Counterpoint: software developers aren't necessarily well paid or highly regarded everywhere, since remote working for companies abroad hasn't quite gotten mainstream enough.

So it might just be effective against some people, or in cases where the hiring process itself has become increasingly unreasonable - the job being working on boring CRUD apps but the hiring process being multiple stages of Leetcode and complex interviews.

That's probably not applicable to everyone since plenty of folk can grokk Leetcode and find jobs without too much trouble, but i still recall "The Unseen 99%" article: https://www.hanselman.com/blog/dark-matter-developers-the-un...

It probably applies to the industries and companies where devs are treated as a cost center and since those companies aren't all out of business, plenty of people must be working in such environments, with sometimes sub-optimal conditions.


I'm guessing it's a sort of a nerd shorthand for "various means that are accompanied with self confusion of users but not with strong rational or scientific or technical basis"


The perf process is basically one big exercise in fear-based control.


> ensure the agreed upon process is followed for quality or consistency.

Isn't that just a more corporate way of phrasing "control"?

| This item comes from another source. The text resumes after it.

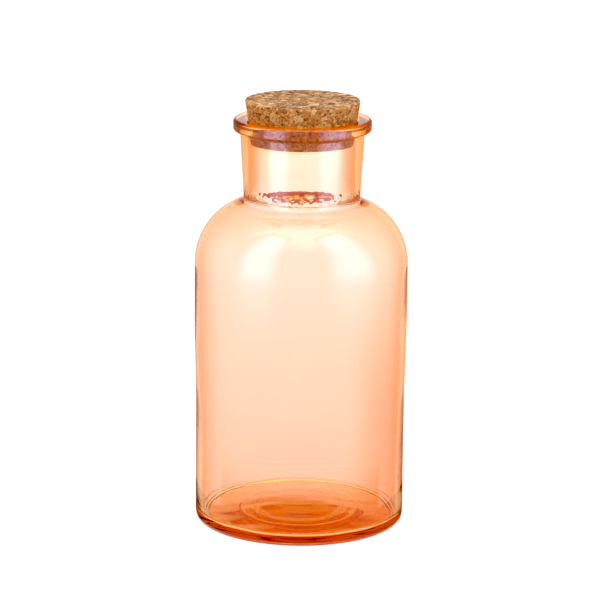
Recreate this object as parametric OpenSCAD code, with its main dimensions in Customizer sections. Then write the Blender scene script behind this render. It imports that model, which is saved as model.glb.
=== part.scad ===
// Tinted glass bottle of the apothecary kind, with a plug of agglomerated cork.
// The glass is one moulded piece: a round foot, a body that swells very slightly
// up to a domed shoulder, a short neck that widens upwards, and a flat rounded lip.
// Millimetres, +Z up. The origin is the centre of the circle the bottle stands on.

/* [Body] */
// Outside diameter of the straight lower part of the body
body_d = 100; // [94:1:106]
// How much wider the body is under the shoulder than near the foot
body_swell = 1.4; // [0.4:0.2:3]
// Height up to which the body is a true cylinder
straight_h = 58; // [40:1:80]
// Height at which the swell reaches its full width
swell_h = 100; // [90:1:110]
// Height at which the shoulder begins to curve in
hip_h = 126; // [116:1:140]
// Radius of the shoulder's curve
shoulder_r = 31.8; // [30:0.2:34]
// Radius of the rounded heel
heel_r = 3; // [2:0.5:4]

/* [Neck and lip] */
// Outside diameter of the neck where it leaves the shoulder
neck_low_d = 55.4; // [54:0.2:58]
// Outside diameter of the neck under the lip
neck_high_d = 58.8; // [58.2:0.2:60]
// Radius of the hollow curve between shoulder and neck
neck_hollow_r = 3; // [2:0.5:4]
// Outside diameter of the lip
lip_d = 65.4; // [64:0.2:70]
// Thickness of the lip
lip_t = 6; // [5:0.5:8]
// Rounding of the lip's outer edges
lip_round = 1.6; // [1:0.2:2]
// Height of the glass, from the table to the top of the lip
glass_h = 195.6; // [190:0.2:204]

/* [Inside] */
// Thickness of the wall just above the foot
wall_low = 3; // [2.5:0.1:4]
// Thickness of the wall under the shoulder
wall_high = 1.8; // [1.6:0.1:2.4]
// Diameter of the bore through the neck
bore_d = 50.6; // [50.4:0.2:51]
// Diameter of the mouth, where the bore flares out for the cork
mouth_d = 52.4; // [52.2:0.2:53]
// Depth of the flare, measured down from the top of the lip
flare_h = 5.6; // [4:0.2:8]
// Radius of the curve by which the shoulder's inside turns into the bore
inner_turn_r = 12; // [6:0.5:12]
// How much lower the shoulder's inner dome is struck than its outer one
dome_drop = 1; // [0:0.25:1]
// Height of the inside floor at its outer edge
floor_edge_h = 4.2; // [3.4:0.2:5]
// Height of the inside floor in the middle
floor_mid_h = 8.4; // [5.4:0.2:9]
// Radius of the curve between the inside wall and the floor
floor_r = 2.6; // [2:0.2:4]

/* [Underside] */
// Width of the flat ring that the bottle stands on
foot_w = 2; // [1.5:0.5:8]
// Height of the hollow inside the foot ring
hollow_h = 0.8; // [0.4:0.2:1]
// Diameter of the outer moulded rib under the bottle
rib_d = 55; // [50:1:60]
// Width of the rib
rib_w = 2.4; // [1.6:0.2:3]
// How far the rib stands down from the hollow
rib_h = 0.3; // [0.2:0.1:0.6]
// Diameter of the raised disc in the middle of the underside
disc_d = 42.4; // [38:0.2:46]
// How much higher the disc is than the hollow around it
disc_h = 0.4; // [0.2:0.1:1]

/* [Cork] */
// Diameter of the cork's top
cork_top_d = 54.4; // [54:0.2:55]
// Diameter of the cork's lower end
cork_low_d = 48.1; // [47:0.1:48.4]
// Length of the cork
cork_len = 20.5; // [19.5:0.5:22]
// How far the cork stands out above the lip
cork_out = 8.9; // [8.5:0.1:10]
// Rounding of the cork's edges
cork_round = 0.8; // [0.4:0.2:1.2]

/* [Hidden] */
$fn = 96;
arc_step = 6; // degrees between the points of a curve in an outline
small_arc_step = 15; // the same for the small roundings
body_r = body_d / 2;
hip_r = body_r + body_swell / 2;
neck_low_r = neck_low_d / 2;
neck_high_r = neck_high_d / 2;
lip_r = lip_d / 2;
bore_r = bore_d / 2;
mouth_r = mouth_d / 2;
lip_under_h = glass_h - lip_t;
cove_r = 1.2; // hollow curve between the neck and the lip's underside
mouth_round = 1; // rounding of the lip's inner edge
shoulder_x = hip_r - shoulder_r; // the shoulder's curve is struck from this radius

// the outside hollow between shoulder and neck
neck_rise = lip_under_h - hip_h - shoulder_r;
neck_lean = atan((neck_high_r - neck_low_r) / neck_rise);
hollow_x = neck_low_r + neck_hollow_r * cos(neck_lean);
hollow_z = hip_h + touching_height(shoulder_r + neck_hollow_r, hollow_x - shoulder_x);
hollow_a = atan2(hollow_z - hip_h, hollow_x - shoulder_x);

// the inside of the shoulder: a slightly lower dome, so that the wall thickens
// towards the neck, and a wide curve that turns it into the bore
inner_shoulder_r = shoulder_r - wall_high;
inner_dome_h = hip_h - dome_drop;
turn_x = bore_r + inner_turn_r;
turn_z = inner_dome_h + touching_height(inner_shoulder_r + inner_turn_r, turn_x - shoulder_x);
turn_a = atan2(turn_z - inner_dome_h, turn_x - shoulder_x);

inner_low_r = body_r - wall_low;
floor_edge_r = inner_low_r - floor_r;
floor_mid_r = 2.4; // radius of the level middle of the inside floor
floor_steps = 7; // cones that make up the floor's smooth rise to its middle
foot_outer_r = body_r - heel_r;
foot_inner_r = foot_outer_r - foot_w;
foot_slope_w = 2 * hollow_h;
rib_outer_r = (rib_d + rib_w) / 2;
rib_inner_r = (rib_d - rib_w) / 2;
disc_r = disc_d / 2;
disc_slope_w = disc_h;

cork_top_h = glass_h + cork_out;
cork_low_h = cork_top_h - cork_len;

glass_colour = [0.98, 0.72, 0.5, 0.45];
cork_colour = [0.76, 0.56, 0.36];

// The height difference between the centres of two curves that touch.
function touching_height(reach, across) = sqrt(reach * reach - across * across);

// Points of a circular arc from angle a0 to a1 around [x, z], both ends included.
function arc(x, z, r, a0, a1, step = small_arc_step) =
    let (n = max(1, ceil(abs(a1 - a0) / step)))
    [for (i = [0:n]) [x + r * cos(a0 + (a1 - a0) * i / n), z + r * sin(a0 + (a1 - a0) * i / n)]];

// Outside of the glass, from the foot ring up to the top of the lip.
function outer_outline() = concat(
    arc(foot_outer_r, heel_r, heel_r, -90, 0),
    [[body_r, straight_h], [hip_r, swell_h]],
    arc(shoulder_x, hip_h, shoulder_r, 0, hollow_a, arc_step),
    arc(hollow_x, hollow_z, neck_hollow_r, hollow_a + 180, 180 - neck_lean),
    arc(neck_high_r + cove_r, lip_under_h - cove_r, cove_r, 180, 90),
    arc(lip_r - lip_round, lip_under_h + lip_round, lip_round, -90, 0),
    arc(lip_r - lip_round, glass_h - lip_round, lip_round, 0, 90)
);

// Inside of the glass, from the mouth down to the middle of the floor.
function inner_outline() = concat(
    arc(mouth_r + mouth_round, glass_h - mouth_round, mouth_round, 90, 180),
    [[bore_r, glass_h - flare_h]],
    arc(turn_x, turn_z, inner_turn_r, 180, turn_a + 180, arc_step),
    arc(shoulder_x, inner_dome_h, inner_shoulder_r, turn_a, 0, arc_step),
    arc(floor_edge_r, floor_edge_h + floor_r, floor_r, 0, -90),
    [for (i = [1:floor_steps]) floor_point(i / floor_steps)],
    [[0, floor_mid_h]]
);

// A point of the inside floor, at the share t of the way from its edge to its middle.
// The floor is level at both ends and rises smoothly between them.
function floor_point(t) = [
    floor_edge_r + (floor_mid_r - floor_edge_r) * t,
    floor_edge_h + (floor_mid_h - floor_edge_h) * t * t * (3 - 2 * t)
];

// Underside, from the middle out to the inner edge of the foot ring.
function under_outline() = [
    [0, hollow_h + disc_h],
    [disc_r - disc_slope_w, hollow_h + disc_h],
    [disc_r, hollow_h],
    [rib_inner_r, hollow_h],
    [rib_inner_r + rib_h, hollow_h - rib_h],
    [rib_outer_r - rib_h, hollow_h - rib_h],
    [rib_outer_r, hollow_h],
    [foot_inner_r - foot_slope_w, hollow_h],
    [foot_inner_r, 0]
];

// The bottle: one piece of glass, open at the mouth.
module glass_bottle() {
    color(glass_colour)
        rotate_extrude()
            polygon(concat(under_outline(), outer_outline(), inner_outline()));
}

// The stopper: a tapered plug of pressed cork with softened edges.
module cork_stopper() {
    top_r = cork_top_d / 2;
    low_r = cork_low_d / 2;
    color(cork_colour)
        rotate_extrude()
            polygon(concat(
                [[0, cork_low_h]],
                arc(low_r - cork_round, cork_low_h + cork_round, cork_round, -90, 0),
                arc(top_r - cork_round, cork_top_h - cork_round, cork_round, 0, 90),
                [[0, cork_top_h]]
            ));
}

glass_bottle();
cork_stopper();
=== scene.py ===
"""Look of the tinted glass bottle and its cork, in metres, in the frame of the CAD model."""
import math

import bmesh
import bpy
import numpy as np
from mathutils import Matrix, Vector, noise


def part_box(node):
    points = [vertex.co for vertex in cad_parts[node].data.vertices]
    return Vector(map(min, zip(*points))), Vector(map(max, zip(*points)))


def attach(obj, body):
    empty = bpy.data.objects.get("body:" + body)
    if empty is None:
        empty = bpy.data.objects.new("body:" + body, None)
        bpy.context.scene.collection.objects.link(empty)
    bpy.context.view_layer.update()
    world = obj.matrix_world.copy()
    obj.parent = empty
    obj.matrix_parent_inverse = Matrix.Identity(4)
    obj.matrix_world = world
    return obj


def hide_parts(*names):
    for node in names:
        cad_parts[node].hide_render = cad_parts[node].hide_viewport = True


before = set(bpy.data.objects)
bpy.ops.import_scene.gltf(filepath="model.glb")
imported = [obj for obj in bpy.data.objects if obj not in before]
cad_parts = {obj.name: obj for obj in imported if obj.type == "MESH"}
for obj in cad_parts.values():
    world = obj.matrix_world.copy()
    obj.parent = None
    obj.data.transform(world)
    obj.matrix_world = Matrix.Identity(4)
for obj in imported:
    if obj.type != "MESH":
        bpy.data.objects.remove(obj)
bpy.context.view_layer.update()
noise.seed_set(1)  # the start of noise_vector, which would otherwise come from the clock

# ---------------------------------------------------------------- sizes, all in metres

MM = 0.001
AXIS_GAP = 0.01 * MM  # a turned surface stops this close to its axis, and a small face closes it
_, glass_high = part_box("glass_bottle")
cork_low, cork_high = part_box("cork_stopper")

# outside of the glass
hip_r = min(glass_high.x, glass_high.y)
glass_h = glass_high.z
body_r = hip_r - 0.7 * MM
straight_h = 58 * MM
swell_h = 100 * MM
hip_h = 126 * MM
shoulder_r = 31.8 * MM
heel_r = 3 * MM
neck_low_r = 27.7 * MM
neck_high_r = 29.4 * MM
neck_hollow_r = 3 * MM
lip_r = 32.7 * MM
lip_round = 1.6 * MM
lip_under_h = glass_h - 6 * MM
cove_r = 1.2 * MM

# inside of the glass
wall_low = 3.0 * MM
wall_high = 1.8 * MM
bore_r = 25.3 * MM
mouth_r = 26.2 * MM
mouth_round = 1 * MM
flare_h = 5.6 * MM
inner_turn_r = 12 * MM
inner_dome_h = hip_h - 1 * MM
floor_edge_h = 4.2 * MM
floor_mid_h = 8.4 * MM
floor_r = 2.6 * MM
floor_mid_r = 2.4 * MM  # the level middle of the floor
bore_shift = -0.2 * MM  # the inside sits this far to the left, so the right wall is thicker

# underside of the glass
foot_w = 2 * MM
hollow_h = 0.8 * MM
rib_r = 27.5 * MM
rib_w = 2.4 * MM
rib_h = 0.3 * MM
disc_r = 21.2 * MM
disc_h = 0.4 * MM

# cork
cork_top_r = min(cork_high.x, cork_high.y)
cork_low_r = 24.05 * MM
cork_round = 0.8 * MM

# ---------------------------------------------------------------- outlines and turned meshes


def arc(x, z, r, start, end, step=6):
    """Points of a circular arc around (x, z), from angle start to angle end in degrees."""
    count = max(1, math.ceil(abs(end - start) / step))
    angles = [math.radians(start + (end - start) * i / count) for i in range(count + 1)]
    return [(x + r * math.cos(a), z + r * math.sin(a)) for a in angles]


def straight(start, end, step):
    """Points from start to end, both included, about step apart."""
    count = max(1, math.ceil(math.dist(start, end) / step))
    return [
        (start[0] + (end[0] - start[0]) * i / count, start[1] + (end[1] - start[1]) * i / count)
        for i in range(count + 1)
    ]


def ease(t):
    """A smooth step: 0 at 0, 1 at 1, level at both ends."""
    t = min(1.0, max(0.0, t))
    return t * t * (3 - 2 * t)


def slope(start, end, count, along=0):
    """Points from start to end on a smooth S: one coordinate runs evenly, the other eases."""
    points = []
    for i in range(count + 1):
        t = i / count
        shares = (t, ease(t)) if along == 0 else (ease(t), t)
        points.append(tuple(a + (b - a) * s for a, b, s in zip(start, end, shares)))
    return points


def without_doubles(points):
    """The same outline without points that lie on the one before."""
    kept = [points[0]]
    for point in points[1:]:
        if math.dist(point, kept[-1]) > 2e-6:
            kept.append(point)
    return kept


def turned_mesh(name, outline, segments, move):
    """A closed mesh from an outline of (radius, height) turned about Z.

    move(row, point) gives the place of each vertex, so that a surface can be uneven."""
    points = []
    for row, (radius, height) in enumerate(outline):
        for k in range(segments):
            a = 2 * math.pi * k / segments
            points.append(move(row, Vector((radius * math.cos(a), radius * math.sin(a), height))))
    faces = []
    for row in range(len(outline) - 1):
        for k in range(segments):
            a, b = row * segments + k, row * segments + (k + 1) % segments
            faces.append((a, b, b + segments, a + segments))
    last = (len(outline) - 1) * segments
    faces.append(tuple(range(segments)))
    faces.append(tuple(range(last, last + segments)))
    mesh = bpy.data.meshes.new(name)
    mesh.from_pydata(points, [], faces)
    tidy = bmesh.new()
    tidy.from_mesh(mesh)
    bmesh.ops.recalc_face_normals(tidy, faces=tidy.faces)
    tidy.to_mesh(mesh)
    tidy.free()
    mesh.polygons.foreach_set("use_smooth", [True] * len(mesh.polygons))
    thing = bpy.data.objects.new(name, mesh)
    bpy.context.scene.collection.objects.link(thing)
    return thing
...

Not in a negative way. You want to trust engineers to always have changes built and tested before they go to production, but when something egregious happens you need to go back and see what went wrong. You can choose to interpret that as control, but really the only alternative (often cited) is "Well that shouldn't ever happen, so you don't need tooling to support that situation".

And that is not a useful way of thinking when you have real engineers writing software that people depend on.


I think the problem is that the processes are often not mutually agreed, but instead dictated by middle managers.

JIRA then becomes a tool for enforcing arbitrary rules, e.g. control


This is very likely even if engineers come up with the processes, unless all process is scrapped and done from scratch every time an engineer is hired.